→ Stated exercise
Restate, word for word, every line of the data.

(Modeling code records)
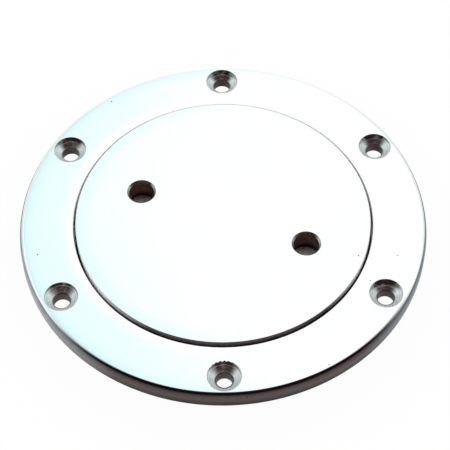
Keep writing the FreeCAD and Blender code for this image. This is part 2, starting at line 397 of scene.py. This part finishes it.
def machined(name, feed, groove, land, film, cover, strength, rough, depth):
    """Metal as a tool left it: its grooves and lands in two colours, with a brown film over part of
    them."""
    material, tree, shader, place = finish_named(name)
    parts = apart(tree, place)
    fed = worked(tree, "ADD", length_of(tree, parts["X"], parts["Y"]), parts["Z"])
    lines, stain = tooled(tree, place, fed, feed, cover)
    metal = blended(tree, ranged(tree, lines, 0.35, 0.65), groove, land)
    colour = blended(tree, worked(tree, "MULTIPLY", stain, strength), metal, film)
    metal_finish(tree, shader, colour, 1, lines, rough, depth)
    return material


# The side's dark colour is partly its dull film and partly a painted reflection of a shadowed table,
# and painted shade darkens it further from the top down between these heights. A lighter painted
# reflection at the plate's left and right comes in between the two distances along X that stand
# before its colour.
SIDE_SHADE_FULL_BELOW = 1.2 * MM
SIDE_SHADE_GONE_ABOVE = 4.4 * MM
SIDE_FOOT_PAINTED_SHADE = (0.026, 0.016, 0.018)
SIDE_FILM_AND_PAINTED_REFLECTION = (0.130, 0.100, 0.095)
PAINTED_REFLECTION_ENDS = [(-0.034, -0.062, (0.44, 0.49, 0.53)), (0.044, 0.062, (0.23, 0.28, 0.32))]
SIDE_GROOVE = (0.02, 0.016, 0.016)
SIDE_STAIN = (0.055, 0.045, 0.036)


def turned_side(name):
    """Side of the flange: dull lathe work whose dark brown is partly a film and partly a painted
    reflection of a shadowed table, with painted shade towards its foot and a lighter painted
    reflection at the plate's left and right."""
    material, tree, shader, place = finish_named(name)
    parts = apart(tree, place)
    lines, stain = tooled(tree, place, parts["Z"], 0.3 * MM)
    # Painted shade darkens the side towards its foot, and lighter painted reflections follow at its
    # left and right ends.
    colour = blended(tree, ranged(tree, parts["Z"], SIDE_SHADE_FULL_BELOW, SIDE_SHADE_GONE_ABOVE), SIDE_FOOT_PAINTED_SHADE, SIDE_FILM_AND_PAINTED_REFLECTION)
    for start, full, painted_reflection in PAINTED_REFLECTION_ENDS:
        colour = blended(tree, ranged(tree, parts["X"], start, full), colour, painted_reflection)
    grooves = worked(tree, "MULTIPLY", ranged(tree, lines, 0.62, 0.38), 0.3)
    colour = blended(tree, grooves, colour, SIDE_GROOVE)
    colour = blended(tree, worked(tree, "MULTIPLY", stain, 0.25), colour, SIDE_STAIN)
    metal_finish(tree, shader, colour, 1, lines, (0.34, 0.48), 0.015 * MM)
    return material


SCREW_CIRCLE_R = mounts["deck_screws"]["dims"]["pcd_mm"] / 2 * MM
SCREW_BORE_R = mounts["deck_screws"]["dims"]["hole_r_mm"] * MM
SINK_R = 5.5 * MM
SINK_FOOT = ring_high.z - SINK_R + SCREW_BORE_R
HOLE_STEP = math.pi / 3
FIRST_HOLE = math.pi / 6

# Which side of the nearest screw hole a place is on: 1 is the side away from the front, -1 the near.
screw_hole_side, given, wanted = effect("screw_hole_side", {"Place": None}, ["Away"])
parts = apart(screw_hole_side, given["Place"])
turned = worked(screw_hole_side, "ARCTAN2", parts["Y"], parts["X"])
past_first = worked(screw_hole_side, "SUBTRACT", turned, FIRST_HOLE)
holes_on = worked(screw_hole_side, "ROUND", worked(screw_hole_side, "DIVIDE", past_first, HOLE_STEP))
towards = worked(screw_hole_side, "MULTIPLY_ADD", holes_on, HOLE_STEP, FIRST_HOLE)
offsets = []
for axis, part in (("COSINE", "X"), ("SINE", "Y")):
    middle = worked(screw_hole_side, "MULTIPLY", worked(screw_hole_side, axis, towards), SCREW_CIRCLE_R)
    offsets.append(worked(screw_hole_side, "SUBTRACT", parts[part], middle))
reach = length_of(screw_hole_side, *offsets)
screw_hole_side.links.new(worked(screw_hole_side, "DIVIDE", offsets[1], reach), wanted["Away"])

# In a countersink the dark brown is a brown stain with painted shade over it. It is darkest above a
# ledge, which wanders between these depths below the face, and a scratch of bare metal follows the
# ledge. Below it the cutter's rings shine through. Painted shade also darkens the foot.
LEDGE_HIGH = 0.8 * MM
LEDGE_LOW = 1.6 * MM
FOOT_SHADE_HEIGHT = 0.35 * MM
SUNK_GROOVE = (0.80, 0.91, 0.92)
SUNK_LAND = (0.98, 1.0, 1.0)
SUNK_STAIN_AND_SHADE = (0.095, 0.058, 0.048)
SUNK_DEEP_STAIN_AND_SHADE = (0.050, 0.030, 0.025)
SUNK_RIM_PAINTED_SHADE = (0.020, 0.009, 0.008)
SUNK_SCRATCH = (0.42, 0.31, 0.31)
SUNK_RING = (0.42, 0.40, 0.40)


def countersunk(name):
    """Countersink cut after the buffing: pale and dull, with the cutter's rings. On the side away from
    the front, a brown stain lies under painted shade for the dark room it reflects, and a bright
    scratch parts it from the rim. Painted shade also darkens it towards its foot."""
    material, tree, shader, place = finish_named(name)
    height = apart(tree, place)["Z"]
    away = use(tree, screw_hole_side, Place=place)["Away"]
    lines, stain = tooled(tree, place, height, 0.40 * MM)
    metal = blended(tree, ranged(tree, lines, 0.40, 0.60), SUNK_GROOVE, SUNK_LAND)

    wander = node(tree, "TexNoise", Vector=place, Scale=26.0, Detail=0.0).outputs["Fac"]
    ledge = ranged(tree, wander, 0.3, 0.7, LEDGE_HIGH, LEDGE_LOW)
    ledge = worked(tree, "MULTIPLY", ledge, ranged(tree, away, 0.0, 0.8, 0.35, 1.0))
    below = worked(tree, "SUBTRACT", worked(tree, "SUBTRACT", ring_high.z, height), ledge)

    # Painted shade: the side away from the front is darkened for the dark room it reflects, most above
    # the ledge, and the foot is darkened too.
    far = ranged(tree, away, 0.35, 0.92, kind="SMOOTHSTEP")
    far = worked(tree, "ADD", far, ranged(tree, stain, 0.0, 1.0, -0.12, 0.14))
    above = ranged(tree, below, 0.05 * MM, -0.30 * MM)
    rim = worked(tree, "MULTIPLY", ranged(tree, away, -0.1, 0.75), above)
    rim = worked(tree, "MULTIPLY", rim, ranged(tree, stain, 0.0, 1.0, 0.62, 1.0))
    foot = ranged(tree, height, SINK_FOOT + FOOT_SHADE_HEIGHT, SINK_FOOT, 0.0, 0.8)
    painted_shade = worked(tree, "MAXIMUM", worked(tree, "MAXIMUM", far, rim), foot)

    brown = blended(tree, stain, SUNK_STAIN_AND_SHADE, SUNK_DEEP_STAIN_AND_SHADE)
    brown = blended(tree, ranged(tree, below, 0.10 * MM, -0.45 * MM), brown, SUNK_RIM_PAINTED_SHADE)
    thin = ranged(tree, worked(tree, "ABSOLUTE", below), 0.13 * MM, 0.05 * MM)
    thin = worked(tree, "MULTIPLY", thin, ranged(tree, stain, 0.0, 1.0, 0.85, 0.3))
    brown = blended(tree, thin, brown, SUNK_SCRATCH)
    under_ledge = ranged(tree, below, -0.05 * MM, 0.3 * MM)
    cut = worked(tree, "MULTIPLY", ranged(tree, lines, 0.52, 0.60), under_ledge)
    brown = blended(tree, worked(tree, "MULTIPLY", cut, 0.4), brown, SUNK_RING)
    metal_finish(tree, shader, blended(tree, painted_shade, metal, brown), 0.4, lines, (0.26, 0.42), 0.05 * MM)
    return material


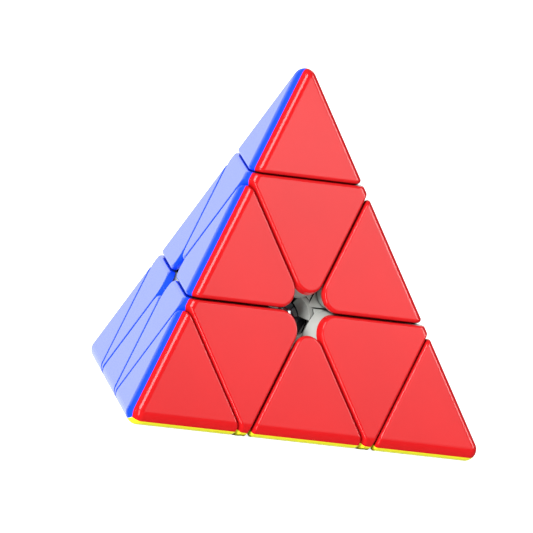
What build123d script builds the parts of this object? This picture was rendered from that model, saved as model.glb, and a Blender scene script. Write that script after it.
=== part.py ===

→ Task output
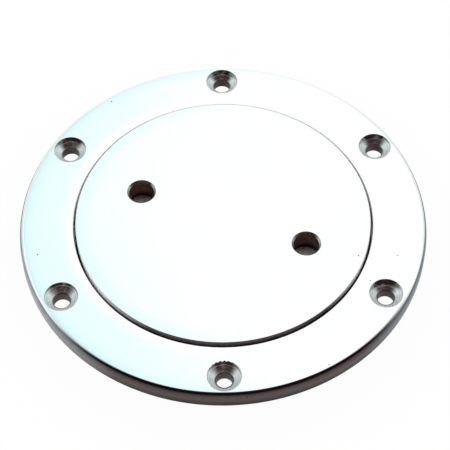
Keep writing the FreeCAD and Blender code for this image. This is part 2, starting at line 397 of scene.py. This part finishes it.
def machined(name, feed, groove, land, film, cover, strength, rough, depth):
    """Metal as a tool left it: its grooves and lands in two colours, with a brown film over part of
    them."""
    material, tree, shader, place = finish_named(name)
    parts = apart(tree, place)
    fed = worked(tree, "ADD", length_of(tree, parts["X"], parts["Y"]), parts["Z"])
    lines, stain = tooled(tree, place, fed, feed, cover)
    metal = blended(tree, ranged(tree, lines, 0.35, 0.65), groove, land)
    colour = blended(tree, worked(tree, "MULTIPLY", stain, strength), metal, film)
    metal_finish(tree, shader, colour, 1, lines, rough, depth)
    return material


# The side's dark colour is partly its dull film and partly a painted reflection of a shadowed table,
# and painted shade darkens it further from the top down between these heights. A lighter painted
# reflection at the plate's left and right comes in between the two distances along X that stand
# before its colour.
SIDE_SHADE_FULL_BELOW = 1.2 * MM
SIDE_SHADE_GONE_ABOVE = 4.4 * MM
SIDE_FOOT_PAINTED_SHADE = (0.026, 0.016, 0.018)
SIDE_FILM_AND_PAINTED_REFLECTION = (0.130, 0.100, 0.095)
PAINTED_REFLECTION_ENDS = [(-0.034, -0.062, (0.44, 0.49, 0.53)), (0.044, 0.062, (0.23, 0.28, 0.32))]
SIDE_GROOVE = (0.02, 0.016, 0.016)
SIDE_STAIN = (0.055, 0.045, 0.036)


def turned_side(name):
    """Side of the flange: dull lathe work whose dark brown is partly a film and partly a painted
    reflection of a shadowed table, with painted shade towards its foot and a lighter painted
    reflection at the plate's left and right."""
    material, tree, shader, place = finish_named(name)
    parts = apart(tree, place)
    lines, stain = tooled(tree, place, parts["Z"], 0.3 * MM)
    # Painted shade darkens the side towards its foot, and lighter painted reflections follow at its
    # left and right ends.
    colour = blended(tree, ranged(tree, parts["Z"], SIDE_SHADE_FULL_BELOW, SIDE_SHADE_GONE_ABOVE), SIDE_FOOT_PAINTED_SHADE, SIDE_FILM_AND_PAINTED_REFLECTION)
    for start, full, painted_reflection in PAINTED_REFLECTION_ENDS:
        colour = blended(tree, ranged(tree, parts["X"], start, full), colour, painted_reflection)
    grooves = worked(tree, "MULTIPLY", ranged(tree, lines, 0.62, 0.38), 0.3)
    colour = blended(tree, grooves, colour, SIDE_GROOVE)
    colour = blended(tree, worked(tree, "MULTIPLY", stain, 0.25), colour, SIDE_STAIN)
    metal_finish(tree, shader, colour, 1, lines, (0.34, 0.48), 0.015 * MM)
    return material


SCREW_CIRCLE_R = mounts["deck_screws"]["dims"]["pcd_mm"] / 2 * MM
SCREW_BORE_R = mounts["deck_screws"]["dims"]["hole_r_mm"] * MM
SINK_R = 5.5 * MM
SINK_FOOT = ring_high.z - SINK_R + SCREW_BORE_R
HOLE_STEP = math.pi / 3
FIRST_HOLE = math.pi / 6

# Which side of the nearest screw hole a place is on: 1 is the side away from the front, -1 the near.
screw_hole_side, given, wanted = effect("screw_hole_side", {"Place": None}, ["Away"])
parts = apart(screw_hole_side, given["Place"])
turned = worked(screw_hole_side, "ARCTAN2", parts["Y"], parts["X"])
past_first = worked(screw_hole_side, "SUBTRACT", turned, FIRST_HOLE)
holes_on = worked(screw_hole_side, "ROUND", worked(screw_hole_side, "DIVIDE", past_first, HOLE_STEP))
towards = worked(screw_hole_side, "MULTIPLY_ADD", holes_on, HOLE_STEP, FIRST_HOLE)
offsets = []
for axis, part in (("COSINE", "X"), ("SINE", "Y")):
    middle = worked(screw_hole_side, "MULTIPLY", worked(screw_hole_side, axis, towards), SCREW_CIRCLE_R)
    offsets.append(worked(screw_hole_side, "SUBTRACT", parts[part], middle))
reach = length_of(screw_hole_side, *offsets)
screw_hole_side.links.new(worked(screw_hole_side, "DIVIDE", offsets[1], reach), wanted["Away"])

# In a countersink the dark brown is a brown stain with painted shade over it. It is darkest above a
# ledge, which wanders between these depths below the face, and a scratch of bare metal follows the
# ledge. Below it the cutter's rings shine through. Painted shade also darkens the foot.
LEDGE_HIGH = 0.8 * MM
LEDGE_LOW = 1.6 * MM
FOOT_SHADE_HEIGHT = 0.35 * MM
SUNK_GROOVE = (0.80, 0.91, 0.92)
SUNK_LAND = (0.98, 1.0, 1.0)
SUNK_STAIN_AND_SHADE = (0.095, 0.058, 0.048)
SUNK_DEEP_STAIN_AND_SHADE = (0.050, 0.030, 0.025)
SUNK_RIM_PAINTED_SHADE = (0.020, 0.009, 0.008)
SUNK_SCRATCH = (0.42, 0.31, 0.31)
SUNK_RING = (0.42, 0.40, 0.40)


def countersunk(name):
    """Countersink cut after the buffing: pale and dull, with the cutter's rings. On the side away from
    the front, a brown stain lies under painted shade for the dark room it reflects, and a bright
    scratch parts it from the rim. Painted shade also darkens it towards its foot."""
    material, tree, shader, place = finish_named(name)
    height = apart(tree, place)["Z"]
    away = use(tree, screw_hole_side, Place=place)["Away"]
    lines, stain = tooled(tree, place, height, 0.40 * MM)
    metal = blended(tree, ranged(tree, lines, 0.40, 0.60), SUNK_GROOVE, SUNK_LAND)

    wander = node(tree, "TexNoise", Vector=place, Scale=26.0, Detail=0.0).outputs["Fac"]
    ledge = ranged(tree, wander, 0.3, 0.7, LEDGE_HIGH, LEDGE_LOW)
    ledge = worked(tree, "MULTIPLY", ledge, ranged(tree, away, 0.0, 0.8, 0.35, 1.0))
    below = worked(tree, "SUBTRACT", worked(tree, "SUBTRACT", ring_high.z, height), ledge)

    # Painted shade: the side away from the front is darkened for the dark room it reflects, most above
    # the ledge, and the foot is darkened too.
    far = ranged(tree, away, 0.35, 0.92, kind="SMOOTHSTEP")
    far = worked(tree, "ADD", far, ranged(tree, stain, 0.0, 1.0, -0.12, 0.14))
    above = ranged(tree, below, 0.05 * MM, -0.30 * MM)
    rim = worked(tree, "MULTIPLY", ranged(tree, away, -0.1, 0.75), above)
    rim = worked(tree, "MULTIPLY", rim, ranged(tree, stain, 0.0, 1.0, 0.62, 1.0))
    foot = ranged(tree, height, SINK_FOOT + FOOT_SHADE_HEIGHT, SINK_FOOT, 0.0, 0.8)
    painted_shade = worked(tree, "MAXIMUM", worked(tree, "MAXIMUM", far, rim), foot)

    brown = blended(tree, stain, SUNK_STAIN_AND_SHADE, SUNK_DEEP_STAIN_AND_SHADE)
    brown = blended(tree, ranged(tree, below, 0.10 * MM, -0.45 * MM), brown, SUNK_RIM_PAINTED_SHADE)
    thin = ranged(tree, worked(tree, "ABSOLUTE", below), 0.13 * MM, 0.05 * MM)
    thin = worked(tree, "MULTIPLY", thin, ranged(tree, stain, 0.0, 1.0, 0.85, 0.3))
    brown = blended(tree, thin, brown, SUNK_SCRATCH)
    under_ledge = ranged(tree, below, -0.05 * MM, 0.3 * MM)
    cut = worked(tree, "MULTIPLY", ranged(tree, lines, 0.52, 0.60), under_ledge)
    brown = blended(tree, worked(tree, "MULTIPLY", cut, 0.4), brown, SUNK_RING)
    metal_finish(tree, shader, blended(tree, painted_shade, metal, brown), 0.4, lines, (0.26, 0.42), 0.05 * MM)
    return material


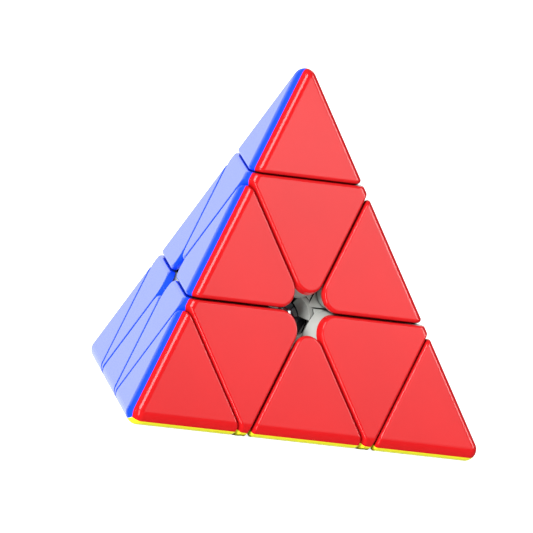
What build123d script builds the parts of this object? This picture was rendered from that model, saved as model.glb, and a Blender scene script. Write that script after it.
=== part.py ===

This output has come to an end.